• _Stated exercise_
Exactly the lines from the one that contains "obj.matrix_world = world" to the one that contains "v in looks))", both lines included, should be copied, and no others.

▬▬▬▬▬▬▬▬▬▬

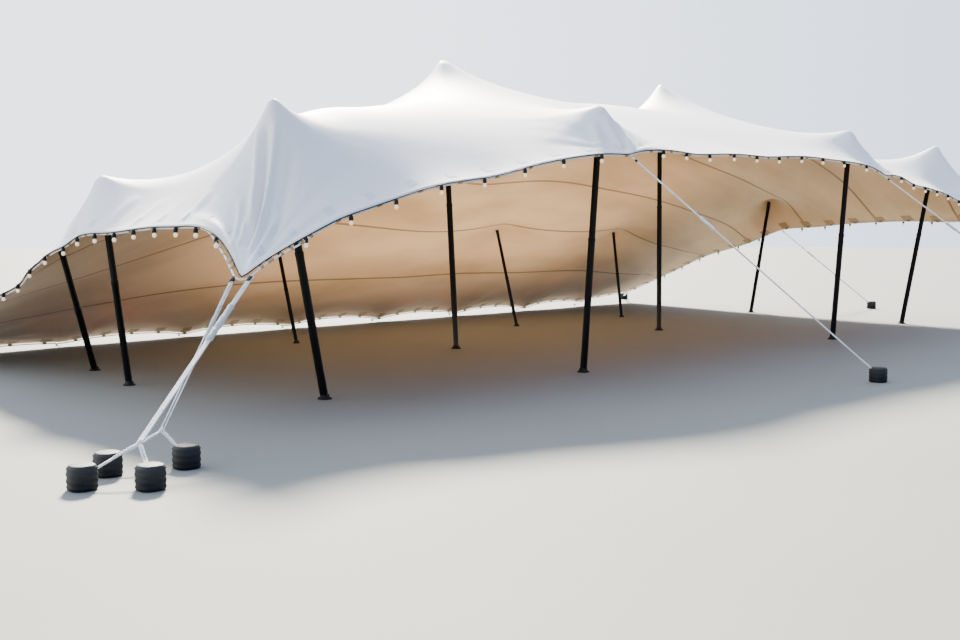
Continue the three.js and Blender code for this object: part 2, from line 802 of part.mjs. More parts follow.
BACK_TIES.forEach((tie, k) => {
  const top = onEdgeRope(clothPoint(tie.along, CLOTH_DEPTH));
  const ground = new THREE.Vector3(tie.at[0], tie.at[1] + PEG_SET_BACK, PEG_HEIGHT / 2);
  const strap = solidOf(tubeGeometry([top, ground], GUY_RADIUS, STRAP_SIDES));
  const profile = [[0, 0], [PEG_RADIUS, 0], [PEG_HEAD_RADIUS, PEG_HEIGHT], [0, PEG_HEIGHT]];
  const peg = solidOf(turnedGeometry(profile, PEG_SIDES).translate(ground.x, ground.y, 0));
  const whole = mainBody(strap.add(peg).subtract(rimFilling));
  addPiece("back_peg_" + (k + 1), geometryOf(whole), PEG_FINISH);
});

// The origin goes to the middle of the whole tent's footprint, on the ground.
const reachBox = new THREE.Box3().setFromObject(tent);
const middle = reachBox.getCenter(new THREE.Vector3());
tent.position.set(-middle.x, -middle.y, 0);

export default tent;
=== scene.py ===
# %% [markdown]
# A stretch tent is one sheet of springy coated cloth. Poles push it up from below, ropes pull its
# edge down and out, and between them it finds its own saddle shape. This lesson dresses the packed
# model of such a tent: first the camera and the light, then the cloth, and then each rope, lamp,
# pole and anchor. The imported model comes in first, and its box is kept.

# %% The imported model
import math

import bmesh
import bpy
import numpy as np
from mathutils import Matrix, Vector


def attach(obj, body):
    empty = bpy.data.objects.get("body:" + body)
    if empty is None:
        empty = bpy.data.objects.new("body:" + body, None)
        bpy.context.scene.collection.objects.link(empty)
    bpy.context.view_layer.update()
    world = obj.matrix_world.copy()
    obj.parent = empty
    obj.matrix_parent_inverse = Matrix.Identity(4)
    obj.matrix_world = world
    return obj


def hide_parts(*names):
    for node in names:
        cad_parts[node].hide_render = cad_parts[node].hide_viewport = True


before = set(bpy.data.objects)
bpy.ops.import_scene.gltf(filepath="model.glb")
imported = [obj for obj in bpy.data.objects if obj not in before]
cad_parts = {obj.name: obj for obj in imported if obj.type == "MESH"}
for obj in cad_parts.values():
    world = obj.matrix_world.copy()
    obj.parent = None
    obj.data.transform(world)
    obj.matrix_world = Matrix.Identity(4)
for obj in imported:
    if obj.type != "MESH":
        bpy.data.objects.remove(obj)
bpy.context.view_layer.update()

# %% [markdown]
# The camera stands in front of the left corner, 1.47 m above the floor, and looks across the open
# front. A lens of 40.5 mm on a 36 mm wide sensor gives the same spread as the photograph. In the
# picture, 960 pixels wide, that is a focal length of 1080 pixels. The horizon lies 84 pixels above
# its middle, so the camera looks a little down.

# %% The camera
HEADING = math.radians(46.4)
HORIZON_UP, FOCAL = 84, 1080
DOWN = math.atan(HORIZON_UP / FOCAL)
camera = bpy.data.objects.new("camera", bpy.data.cameras.new("camera"))
camera.data.sensor_width = 36
camera.data.lens = 40.5
camera.data.clip_end = 300
camera.location = (-11.72, -10.495, 1.47)
looks = Vector((math.cos(HEADING) * math.cos(DOWN), math.sin(HEADING) * math.cos(DOWN), -math.sin(DOWN)))
camera.rotation_mode = "QUATERNION"
camera.rotation_quaternion = looks.to_track_quat("-Z", "Y")
bpy.context.scene.collection.objects.link(camera)
bpy.context.scene.camera = camera
print("camera looks along", tuple(round(v, 3) for v in looks))

# %% [markdown]
# Every finish below is built from nodes. Three helpers keep that short. The first turns an sRGB hex
# colour, as a paint chart gives it, into the linear colour that a shader works with. The second
# links or sets the sockets of a node, and the third adds a node with its settings and sockets. A Mix
# node that blends colours has its share in socket 0, its two colours in sockets 6 and 7 and its
# result in output 2, so these four have names.

# %% Helpers for finishes
SHARE, FROM, TO, MIXED = 0, 6, 7, 2
BLEND = {"data_type": "RGBA"}


def linear(colour):
    parts = [int(colour[i : i + 2], 16) / 255 for i in (0, 2, 4)]
    return [p / 12.92 if p <= 0.04045 else ((p + 0.055) / 1.055) ** 2.4 for p in parts] + [1.0]


def plug(node, sockets):
    for name, value in sockets.items():
        if isinstance(value, bpy.types.NodeSocket):
            node.id_data.links.new(value, node.inputs[name])
        else:
            node.inputs[name].default_value = value


def add(tree, kind, sockets=None, **settings):
    node = tree.nodes.new("ShaderNode" + kind)
    for name, value in settings.items():
        setattr(node, name, value)
    plug(node, sockets or {})
    return node


def finish_named(name):
    material = bpy.data.materials.new(name)
    material.use_nodes = True
    material.node_tree.nodes.clear()
    shader = add(material.node_tree, "BsdfPrincipled")
    add(material.node_tree, "OutputMaterial", {"Surface": shader.outputs["BSDF"]})
    return material, material.node_tree, shader


print("white cloth in linear light:", [round(v, 3) for v in linear("EFEDEA")])

# %% [markdown]
# The studio is plain: a pale floor, a soft sky and one low sun. The photograph was taken against the
# light. The sun stands behind the tent, so it skims the top and shines a little through the rear
# slope, and the side that faces the camera lies in a cool shade. The sky is brightest behind the
# tent on the left, and bluer and darker behind the camera. A wide warm lamp close to the floor, which
# the camera can't see, gives the warm light that comes up under the cloth.

# %% Floor and light
floor_finish, tree, shader = finish_named("pale_studio_floor")
place = add(tree, "TexCoord").outputs["Object"]
grain = add(tree, "TexNoise", {"Vector": place, "Scale": 0.6, "Detail": 3.0})
tone = add(tree, "Mix", {SHARE: grain.outputs["Fac"], FROM: linear("7B7E79"), TO: linear("838680")}, **BLEND)
plug(shader, {"Base Color": tone.outputs[MIXED], "Roughness": 0.8})
FLOOR_REACH = 120
floor_bm = bmesh.new()
bmesh.ops.create_grid(floor_bm, x_segments=1, y_segments=1, size=FLOOR_REACH)
floor_mesh = bpy.data.meshes.new("floor")
floor_bm.to_mesh(floor_mesh)
floor_bm.free()
floor_mesh.materials.append(floor_finish)
floor = bpy.data.objects.new("floor", floor_mesh)
bpy.context.scene.collection.objects.link(floor)

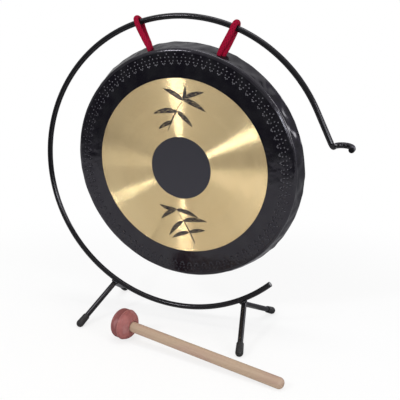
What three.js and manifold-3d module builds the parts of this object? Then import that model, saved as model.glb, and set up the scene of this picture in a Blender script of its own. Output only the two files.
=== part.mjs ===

▬▬▬▬▬▬▬▬▬▬

• _Response to the task_
    obj.matrix_world = world
    return obj


def hide_parts(*names):
    for node in names:
        cad_parts[node].hide_render = cad_parts[node].hide_viewport = True


before = set(bpy.data.objects)
bpy.ops.import_scene.gltf(filepath="model.glb")
imported = [obj for obj in bpy.data.objects if obj not in before]
cad_parts = {obj.name: obj for obj in imported if obj.type == "MESH"}
for obj in cad_parts.values():
    world = obj.matrix_world.copy()
    obj.parent = None
    obj.data.transform(world)
    obj.matrix_world = Matrix.Identity(4)
for obj in imported:
    if obj.type != "MESH":
        bpy.data.objects.remove(obj)
bpy.context.view_layer.update()

# %% [markdown]
# The camera stands in front of the left corner, 1.47 m above the floor, and looks across the open
# front. A lens of 40.5 mm on a 36 mm wide sensor gives the same spread as the photograph. In the
# picture, 960 pixels wide, that is a focal length of 1080 pixels. The horizon lies 84 pixels above
# its middle, so the camera looks a little down.

# %% The camera
HEADING = math.radians(46.4)
HORIZON_UP, FOCAL = 84, 1080
DOWN = math.atan(HORIZON_UP / FOCAL)
camera = bpy.data.objects.new("camera", bpy.data.cameras.new("camera"))
camera.data.sensor_width = 36
camera.data.lens = 40.5
camera.data.clip_end = 300
camera.location = (-11.72, -10.495, 1.47)
looks = Vector((math.cos(HEADING) * math.cos(DOWN), math.sin(HEADING) * math.cos(DOWN), -math.sin(DOWN)))
camera.rotation_mode = "QUATERNION"
camera.rotation_quaternion = looks.to_track_quat("-Z", "Y")
bpy.context.scene.collection.objects.link(camera)
bpy.context.scene.camera = camera
print("camera looks along", tuple(round(v, 3) for v in looks))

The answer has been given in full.